Спокойная жизнь, в которую были погружены двор Сардинии и флорентийское общество, была слишком однообразной и потому неинтересной. Дни шли один за другим, не принося ничего нового. И я решил поехать в Пизу к Франциску Ржевусскому, бывшему маршалу двора в Польше. Это был друг моих родителей, и во время нашего пребывания в Париже мы с матерью жили в его доме. Он принял меня самым сердечным образом, несмотря на то, что был очень болен. Страдая болезнью, которая свела его в могилу, он очень плохо переносил боли и прибегал к опиуму. Один врач, профессор университета в Пизе, одобрил это врачебное средство, не замедлившее уложить больного в могилу после ужасных страданий.
Ещё в детстве мы любили Ржевусского. Он всегда угощал нас какими-нибудь лакомствами. Из Повонзок мы часто ездили в Маримон, где он выстроил себе с большим вкусом роскошную дачу. Это был человек достойный, приветливый, добрый, щепетильно честный, но слишком любящий свои удобства. Он был щедр и во всем держался барином, принадлежа к той породе людей, которая теперь уже исчезла. Случалось, что он при гостях совершенно не выходил из своей комнаты. Я был принят у него с большим радушием. Стол его был превосходен, сервировка самая тщательная, внимание самое утончённое, но сам хозяин временами не появлялся. Когда он чувствовал себя хорошо, то охотно выходил к столу и любил разговоры, которые у него всегда были очень интересными, благодаря массе бывших с ним разнообразных приключений.

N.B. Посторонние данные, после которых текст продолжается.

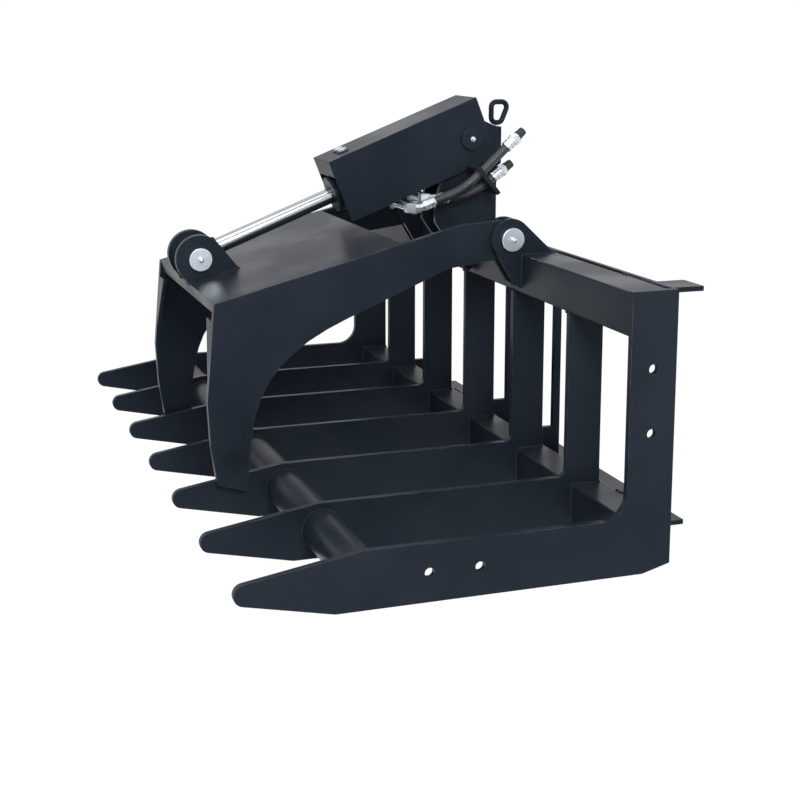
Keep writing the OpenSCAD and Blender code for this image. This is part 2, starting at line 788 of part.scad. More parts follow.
// Folded sheet cover with a short flange at the front
module cylinder_cover() {
    len = cover_front + cover_back;
    color(paint) on_cylinder() difference() {
        translate([-cover_w / 2, -cover_front, -cover_down]) cube([cover_w, len, cover_up + cover_down]);
        translate([-cover_w / 2 + cover_t, -cover_front + cover_t, -cover_down - over])
            cube([cover_w - 2 * cover_t, len, cover_up + cover_down - cover_t + over]);
        translate([-cover_w / 2 + cover_t, -cover_front - over, -cover_down - over])
            cube([cover_w - 2 * cover_t, cover_t + 2 * over, cover_up + cover_down - cover_lip_h + over]);
        translate([-cover_w / 2 - over, 0, 0]) rotate([0, 90, 0])
            cylinder(r = base_pin_r + run_fit, h = cover_w + 2 * over);
    }
}

saddle_w = 50;
saddle_l = 40;
saddle_s = 272;
module cover_saddle() {
    color(paint) on_cylinder() difference() {
        translate([-saddle_w / 2, -saddle_s, 0]) cube([saddle_w, saddle_l, cover_up - cover_t]);
        axial(0, gland_out, barrel_d / 2);
    }
}

module cover_bolts() {
    color(zinc) on_cylinder() for (s = [-1, 1])
        translate([s * saddle_w / 4, saddle_l / 2 - saddle_s, cover_up])
            cylinder(r = bolt_r * 2, h = bolt_head_h, $fn = 6);
}

module rod() {
    color(zinc) on_cylinder() axial(piston_start + piston_len, cyl_len - rod_eye_r - rod_neck_len, rod_d / 2);
}

module piston() {
    r = bore_d / 2 - run_fit;
    groove = piston_start + (piston_len - ring_w) / 2;
    color(zinc) on_cylinder() difference() {
        axial(piston_start, piston_start + piston_len, r);
        difference() {
            axial(groove, groove + ring_w, r + over);
            axial(groove - over, groove + ring_w + over, r - ring_depth);
        }
    }
}

module piston_ring() {
    r = bore_d / 2 - run_fit;
    groove = piston_start + (piston_len - ring_w) / 2;
    color(rubber) on_cylinder() difference() {
        axial(groove, groove + ring_w, r);
        axial(groove - over, groove + ring_w + over, r - ring_depth);
    }
}

module rod_eye() {
    neck = cyl_len - rod_eye_r - rod_neck_len;
    color(paint) on_cylinder() difference() {
        union() {
            translate([-eye_w / 2, -cyl_len, 0]) rotate([0, 90, 0]) cylinder(r = rod_eye_r, h = eye_w);
            axial(neck, cyl_len - rod_eye_r / 2, rod_neck_r);
        }
        translate([-eye_w / 2 - over, -cyl_len, 0]) rotate([0, 90, 0])
            cylinder(r = rod_pin_r + rod_eye_play, h = eye_w + 2 * over);
    }
}

end_plate(end_x);  // end_plate_right
end_plate(-end_x);  // end_plate_left
inner_tine(2 * tine_pitch);  // tine_1
inner_tine(tine_pitch);  // tine_2
inner_tine(0);  // tine_3
inner_tine(-tine_pitch);  // tine_4
inner_tine(-2 * tine_pitch);  // tine_5
top_tube_bar();  // top_tube
rear_tube_bar();  // rear_tube
nose_tube();
attach_top_rail();
attach_bottom_lip();
attach_webs();
lid_ears(1);  // lid_ears_right
lid_ears(-1);  // lid_ears_left
pivot_pin(1);  // pivot_pin_right
pivot_pin(-1);  // pivot_pin_left
pivot_keepers();
tower_plate(1);  // tower_plate_right
tower_plate(-1);  // tower_plate_left
tower_brace();
base_pin();
base_pin_keeper();
hose_guide();
hose_clamp();
hose_1_tube();  // hose_1
hose_2_tube();  // hose_2
hose_couplers();
lid_arm(1);  // lid_arm_right
lid_arm(-1);  // lid_arm_left
lid_plate();
lid_gussets();
pivot_bushes();
rod_lug(1);  // rod_lug_right
rod_lug(-1);  // rod_lug_left
rod_pin();
rod_pin_keeper();
barrel();
base_eye();
base_eye_bush();
gland();
rod_seal();
port_fittings();
rod_port_line();
cylinder_cover();
cover_saddle();
cover_bolts();
rod();
piston();
piston_ring();
rod_eye();
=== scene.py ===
import json
import math
import bmesh
import bpy
import numpy as np
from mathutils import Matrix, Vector


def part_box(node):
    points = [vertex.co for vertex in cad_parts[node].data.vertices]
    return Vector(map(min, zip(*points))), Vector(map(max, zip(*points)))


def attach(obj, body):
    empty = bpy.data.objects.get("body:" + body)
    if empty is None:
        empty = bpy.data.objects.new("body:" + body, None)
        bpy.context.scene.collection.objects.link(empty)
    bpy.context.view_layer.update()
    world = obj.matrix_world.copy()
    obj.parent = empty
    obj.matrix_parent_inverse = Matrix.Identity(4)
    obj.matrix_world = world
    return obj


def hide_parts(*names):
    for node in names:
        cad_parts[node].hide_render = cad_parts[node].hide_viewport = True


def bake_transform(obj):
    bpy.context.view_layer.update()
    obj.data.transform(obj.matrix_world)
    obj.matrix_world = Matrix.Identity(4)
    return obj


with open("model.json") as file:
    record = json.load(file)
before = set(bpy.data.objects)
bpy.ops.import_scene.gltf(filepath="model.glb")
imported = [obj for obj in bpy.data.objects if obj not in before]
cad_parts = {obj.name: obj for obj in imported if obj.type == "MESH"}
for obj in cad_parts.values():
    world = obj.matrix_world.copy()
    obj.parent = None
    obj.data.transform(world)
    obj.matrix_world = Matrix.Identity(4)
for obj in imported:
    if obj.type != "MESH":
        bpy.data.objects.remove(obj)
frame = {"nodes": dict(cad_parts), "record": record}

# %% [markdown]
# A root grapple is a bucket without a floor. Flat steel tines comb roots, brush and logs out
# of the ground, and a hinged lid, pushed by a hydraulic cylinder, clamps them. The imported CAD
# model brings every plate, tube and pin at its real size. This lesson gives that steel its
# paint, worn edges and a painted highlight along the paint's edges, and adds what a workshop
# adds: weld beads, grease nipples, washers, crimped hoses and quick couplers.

MM = 0.001
scene = bpy.context.scene
joints = {joint["name"]: joint for joint in frame["record"]["behaviour"]["joints"]}
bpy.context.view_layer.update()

# %% [markdown]
# The photograph was taken from the right of the tines and a little above them. A camera can be
# placed by eye, but then every later comparison is a guess. This one was fitted to corners of
# the tines whose real places are known, so its place, heading and focal length are sizes too.
# The uprights hardly lean together in the photograph, which takes a small shift of the lens.

# %% Camera
PHOTO_PIXELS = 800
FOCAL_PIXELS = 1467.3
AXIS_PIXELS_UP = 80
SENSOR_MM = 36.0
CAMERA_PLACE = (2.871, -0.9149, 0.9068)
CAMERA_HEADING = 70.892
CAMERA_DOWN = 11.134

camera_data = bpy.data.cameras.new("photo_camera")
camera_data.sensor_width = SENSOR_MM
camera_data.lens = SENSOR_MM * FOCAL_PIXELS / PHOTO_PIXELS
camera_data.shift_y = -AXIS_PIXELS_UP / PHOTO_PIXELS
camera = bpy.data.objects.new("photo_camera", camera_data)
camera.location = CAMERA_PLACE
camera.rotation_euler = (math.radians(90 - CAMERA_DOWN), 0, math.radians(CAMERA_HEADING))
scene.collection.objects.link(camera)
scene.camera = camera
print("lens, mm:", round(camera_data.lens, 2))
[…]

Я помню между прочим одно из них, относящееся к его пребыванию в Петербурге. Он был послан туда королём, после восшествия того на престол, и очень близко сошёлся с графом Паниным, императорским канцлером и воспитателем великого князя Павла. Находясь однажды у этого министра, он взял на руки маленького великого князя, как вдруг с тем случились конвульсии. «Никогда в жизни я не был так испуган, — говорил он, — и с тех пор я остерегался играть с этим хилым, болезненным ребёнком, который мог умереть на моих руках».